--- begin Items ---

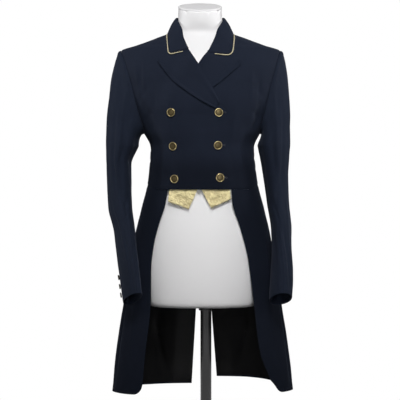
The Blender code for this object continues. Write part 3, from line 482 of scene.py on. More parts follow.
# Smaller creases that only the worn cloth shows
BODY_CREASES = (
    (44, 1.236, 60, 1.222, -0.0016, 0.005),
    (48, 1.218, 63, 1.198, 0.0012, 0.005),
    (-46, 1.232, -60, 1.214, -0.0014, 0.005),
    (-50, 1.210, -64, 1.190, 0.0010, 0.005),
    (-38, 1.300, -56, 1.262, -0.0012, 0.006),
    (34, 1.305, 56, 1.270, -0.0012, 0.006),
    (-30, 1.150, -52, 1.166, -0.0008, 0.006),
    (-32, 1.078, -56, 1.098, -0.0008, 0.007),
    (30, 1.152, 54, 1.172, -0.0008, 0.006),
    (32, 1.080, 56, 1.104, -0.0008, 0.007),
    (-8, 1.128, 12, 1.108, -0.0005, 0.006),
    (-12, 1.186, 10, 1.198, -0.0005, 0.006),
    (72, 1.120, 104, 1.128, -0.0012, 0.005),
    (74, 1.100, 106, 1.092, -0.0010, 0.005),
    (-72, 1.122, -102, 1.114, -0.0012, 0.005),
    (-76, 1.142, -104, 1.150, -0.0009, 0.005),
    (120, 1.128, 146, 1.116, -0.0010, 0.007),
    (-118, 1.118, -148, 1.130, -0.0011, 0.007),
    (124, 1.098, 152, 1.084, -0.0009, 0.007),
    (-122, 1.092, -150, 1.080, -0.0008, 0.007),
    (116, 1.330, 134, 1.280, -0.0016, 0.009),
    (-116, 1.334, -136, 1.276, -0.0018, 0.009),
    (122, 1.376, 150, 1.366, -0.0010, 0.008),
    (-124, 1.378, -148, 1.364, -0.0010, 0.008),
    (-128, 0.800, -124, 0.570, 0.0030, 0.014),
    (126, 0.820, 122, 0.570, 0.0028, 0.014),
    (-84, 0.900, -78, 0.620, -0.0036, 0.012),
    (-46, 1.234, -53, 1.194, -0.0036, 0.012),
    (50, 1.240, 57, 1.198, -0.0038, 0.012),
    (-51, 1.328, -52, 1.272, 0.0028, 0.009),
    (-24, 1.262, -27, 1.190, 0.0016, 0.008),
    (26, 1.240, 28, 1.170, 0.0016, 0.008),
    (-42, 1.352, -46, 1.290, 0.0018, 0.006),
    (-34, 1.310, -38, 1.240, -0.0014, 0.007),
    (36, 1.330, 40, 1.262, 0.0016, 0.006),
    (46, 1.306, 49, 1.250, -0.0018, 0.006),
    (-28, 1.150, -30, 1.062, -0.0014, 0.010),
    (30, 1.146, 31, 1.062, -0.0014, 0.010),
    (-40, 1.180, -44, 1.075, 0.0014, 0.008),
    (42, 1.176, 45, 1.080, 0.0014, 0.008),
    (86, 0.890, 78, 0.600, -0.0038, 0.012),
    (-62, 0.880, -56, 0.640, 0.0016, 0.012),
    (64, 0.920, 58, 0.700, 0.0016, 0.012),
    (-166, 0.860, -163, 0.570, 0.0018, 0.012),
    (166, 0.840, 163, 0.570, 0.0016, 0.012),
)


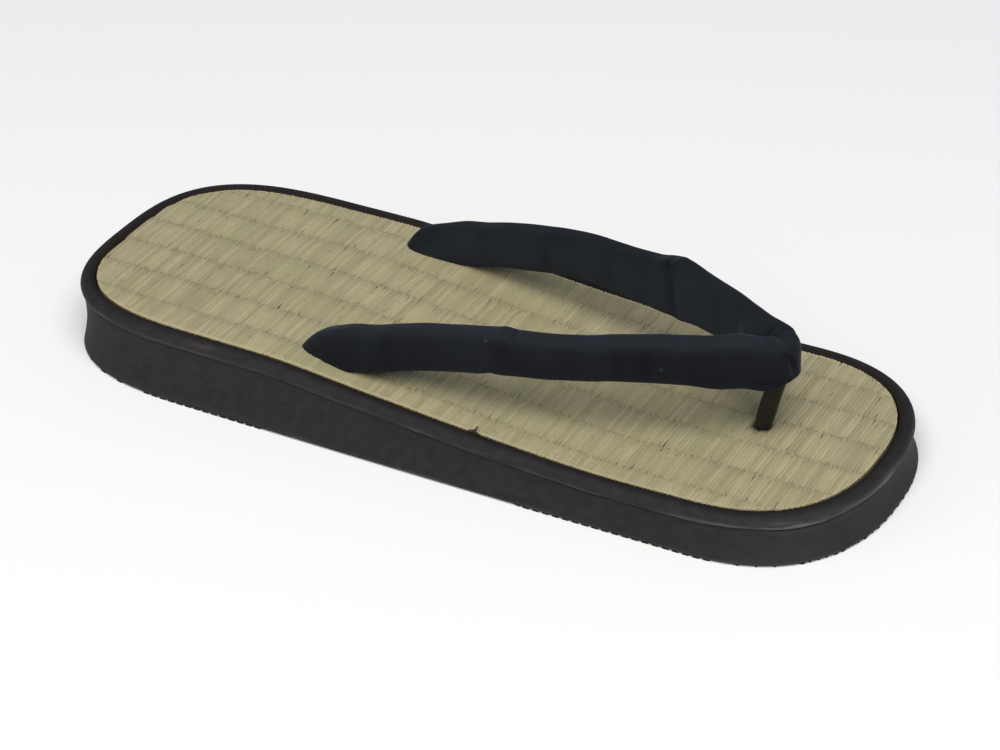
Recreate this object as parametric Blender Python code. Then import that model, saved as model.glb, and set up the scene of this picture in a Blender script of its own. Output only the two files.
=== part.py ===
"""Zori sandal: a moulded foam sole, a woven rush insole, padded straps joined at the toe, and a toe post.

Metres, +Z up. The origin is on the floor under the middle of the sole, and +X points to the toe.
"""
import math
from collections import namedtuple

import bmesh
import bpy
from mathutils import Vector

# Sole from above: the outer edge of its rim, with squared rounds at heel and toe
SOLE_LENGTH = 0.2700
HEEL_HALF_WIDTH = 0.0482
BALL_HALF_WIDTH = 0.0479
SIDE_BULGE = 0.0005
HEEL_ROUND_LENGTH = 0.0600
TOE_ROUND_LENGTH = 0.0475
HEEL_SQUARENESS = 2.75
TOE_SQUARENESS = 2.40

# Sole from the side: height of the insole's top over the floor at the heel and at the ball
HEEL_HEIGHT = 0.0234
BALL_HEIGHT = 0.0144

# Rim and side wall
RIM_WIDTH = 0.0049
RIM_CROWN = 0.0004
BEAD_RADIUS = 0.0025
CREASE_DEPTH = 0.0007
FOOT_FLARE = 0.00125
FOOT_EDGE = 0.0008
WAIST_SHARE = 0.055
RIM_EDGE = 0.0004

# Insole
INSOLE_THICKNESS = 0.0020
INSOLE_EDGE = 0.0005

# Straps: a padded tube that stands on edge, of this depth and thickness
STRAP_DEPTH = 0.0148
STRAP_THICKNESS = 0.0088
STRAP_RISE = 0.0260
STRAP_SQUARENESS = 2.4
TAIL_SPACE_SHARE = 0.5
NOSE_SHARE = 0.8500
NOSE_BEND = 0.0047
PINCH_LENGTH = 0.0090
PINCH_DIP = 0.0035
PINCH_OVERLAP = 0.0010

# Toe post
POST_DIAMETER = 0.0054
POST_SHARE = 0.8437
POST_LEAN = math.radians(15.0)
POST_ROOT = 0.0090
POST_SOCKET = 0.0065

# What stands clear of its neighbour, and how finely the rounds are cut
CLEARANCE = 0.0003
END_STEPS = 14
SIDE_STEPS = 16
STRAP_SIDES = 16
SPAN_STEPS = 2
POST_SIDES = 24

Level = namedtuple("Level", "along lift")
TOP_LINE = (
    Level(0.00, 1.04),
    Level(0.15, 1.01),
    Level(0.30, 0.98),
    Level(0.44, 0.64),
    Level(0.59, 0.25),
    Level(0.74, 0.00),
    Level(0.89, 0.06),
    Level(1.00, 0.12),
)

Foot = namedtuple("Foot", "along flare")
FOOT_LINE = (
    Foot(0.00, 0.15),
    Foot(0.12, 0.70),
    Foot(0.30, 1.00),
    Foot(1.00, 0.85),
)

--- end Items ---

- [To be done]:
Return every line exactly.

- [Response for this exercise]:
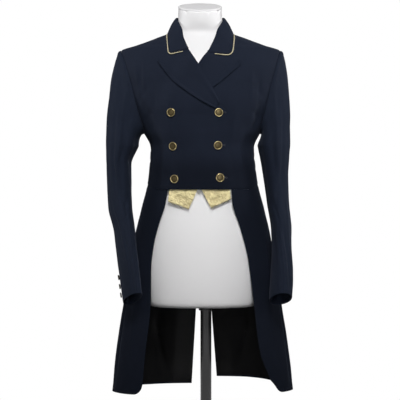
The Blender code for this object continues. Write part 3, from line 482 of scene.py on. More parts follow.
# Smaller creases that only the worn cloth shows
BODY_CREASES = (
    (44, 1.236, 60, 1.222, -0.0016, 0.005),
    (48, 1.218, 63, 1.198, 0.0012, 0.005),
    (-46, 1.232, -60, 1.214, -0.0014, 0.005),
    (-50, 1.210, -64, 1.190, 0.0010, 0.005),
    (-38, 1.300, -56, 1.262, -0.0012, 0.006),
    (34, 1.305, 56, 1.270, -0.0012, 0.006),
    (-30, 1.150, -52, 1.166, -0.0008, 0.006),
    (-32, 1.078, -56, 1.098, -0.0008, 0.007),
    (30, 1.152, 54, 1.172, -0.0008, 0.006),
    (32, 1.080, 56, 1.104, -0.0008, 0.007),
    (-8, 1.128, 12, 1.108, -0.0005, 0.006),
    (-12, 1.186, 10, 1.198, -0.0005, 0.006),
    (72, 1.120, 104, 1.128, -0.0012, 0.005),
    (74, 1.100, 106, 1.092, -0.0010, 0.005),
    (-72, 1.122, -102, 1.114, -0.0012, 0.005),
    (-76, 1.142, -104, 1.150, -0.0009, 0.005),
    (120, 1.128, 146, 1.116, -0.0010, 0.007),
    (-118, 1.118, -148, 1.130, -0.0011, 0.007),
    (124, 1.098, 152, 1.084, -0.0009, 0.007),
    (-122, 1.092, -150, 1.080, -0.0008, 0.007),
    (116, 1.330, 134, 1.280, -0.0016, 0.009),
    (-116, 1.334, -136, 1.276, -0.0018, 0.009),
    (122, 1.376, 150, 1.366, -0.0010, 0.008),
    (-124, 1.378, -148, 1.364, -0.0010, 0.008),
    (-128, 0.800, -124, 0.570, 0.0030, 0.014),
    (126, 0.820, 122, 0.570, 0.0028, 0.014),
    (-84, 0.900, -78, 0.620, -0.0036, 0.012),
    (-46, 1.234, -53, 1.194, -0.0036, 0.012),
    (50, 1.240, 57, 1.198, -0.0038, 0.012),
    (-51, 1.328, -52, 1.272, 0.0028, 0.009),
    (-24, 1.262, -27, 1.190, 0.0016, 0.008),
    (26, 1.240, 28, 1.170, 0.0016, 0.008),
    (-42, 1.352, -46, 1.290, 0.0018, 0.006),
    (-34, 1.310, -38, 1.240, -0.0014, 0.007),
    (36, 1.330, 40, 1.262, 0.0016, 0.006),
    (46, 1.306, 49, 1.250, -0.0018, 0.006),
    (-28, 1.150, -30, 1.062, -0.0014, 0.010),
    (30, 1.146, 31, 1.062, -0.0014, 0.010),
    (-40, 1.180, -44, 1.075, 0.0014, 0.008),
    (42, 1.176, 45, 1.080, 0.0014, 0.008),
    (86, 0.890, 78, 0.600, -0.0038, 0.012),
    (-62, 0.880, -56, 0.640, 0.0016, 0.012),
    (64, 0.920, 58, 0.700, 0.0016, 0.012),
    (-166, 0.860, -163, 0.570, 0.0018, 0.012),
    (166, 0.840, 163, 0.570, 0.0016, 0.012),
)


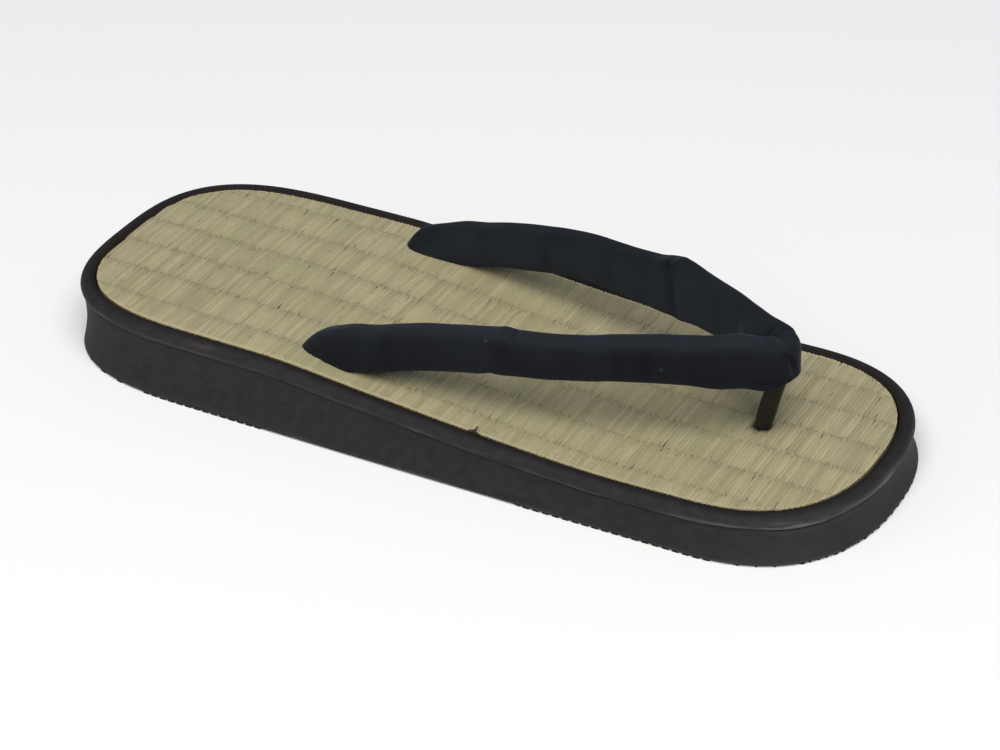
Recreate this object as parametric Blender Python code. Then import that model, saved as model.glb, and set up the scene of this picture in a Blender script of its own. Output only the two files.
=== part.py ===
"""Zori sandal: a moulded foam sole, a woven rush insole, padded straps joined at the toe, and a toe post.

Metres, +Z up. The origin is on the floor under the middle of the sole, and +X points to the toe.
"""
import math
from collections import namedtuple

import bmesh
import bpy
from mathutils import Vector

# Sole from above: the outer edge of its rim, with squared rounds at heel and toe
SOLE_LENGTH = 0.2700
HEEL_HALF_WIDTH = 0.0482
BALL_HALF_WIDTH = 0.0479
SIDE_BULGE = 0.0005
HEEL_ROUND_LENGTH = 0.0600
TOE_ROUND_LENGTH = 0.0475
HEEL_SQUARENESS = 2.75
TOE_SQUARENESS = 2.40

# Sole from the side: height of the insole's top over the floor at the heel and at the ball
HEEL_HEIGHT = 0.0234
BALL_HEIGHT = 0.0144

# Rim and side wall
RIM_WIDTH = 0.0049
RIM_CROWN = 0.0004
BEAD_RADIUS = 0.0025
CREASE_DEPTH = 0.0007
FOOT_FLARE = 0.00125
FOOT_EDGE = 0.0008
WAIST_SHARE = 0.055
RIM_EDGE = 0.0004

# Insole
INSOLE_THICKNESS = 0.0020
INSOLE_EDGE = 0.0005

# Straps: a padded tube that stands on edge, of this depth and thickness
STRAP_DEPTH = 0.0148
STRAP_THICKNESS = 0.0088
STRAP_RISE = 0.0260
STRAP_SQUARENESS = 2.4
TAIL_SPACE_SHARE = 0.5
NOSE_SHARE = 0.8500
NOSE_BEND = 0.0047
PINCH_LENGTH = 0.0090
PINCH_DIP = 0.0035
PINCH_OVERLAP = 0.0010

# Toe post
POST_DIAMETER = 0.0054
POST_SHARE = 0.8437
POST_LEAN = math.radians(15.0)
POST_ROOT = 0.0090
POST_SOCKET = 0.0065

# What stands clear of its neighbour, and how finely the rounds are cut
CLEARANCE = 0.0003
END_STEPS = 14
SIDE_STEPS = 16
STRAP_SIDES = 16
SPAN_STEPS = 2
POST_SIDES = 24

Level = namedtuple("Level", "along lift")
TOP_LINE = (
    Level(0.00, 1.04),
    Level(0.15, 1.01),
    Level(0.30, 0.98),
    Level(0.44, 0.64),
    Level(0.59, 0.25),
    Level(0.74, 0.00),
    Level(0.89, 0.06),
    Level(1.00, 0.12),
)

Foot = namedtuple("Foot", "along flare")
FOOT_LINE = (
    Foot(0.00, 0.15),
    Foot(0.12, 0.70),
    Foot(0.30, 1.00),
    Foot(1.00, 0.85),
)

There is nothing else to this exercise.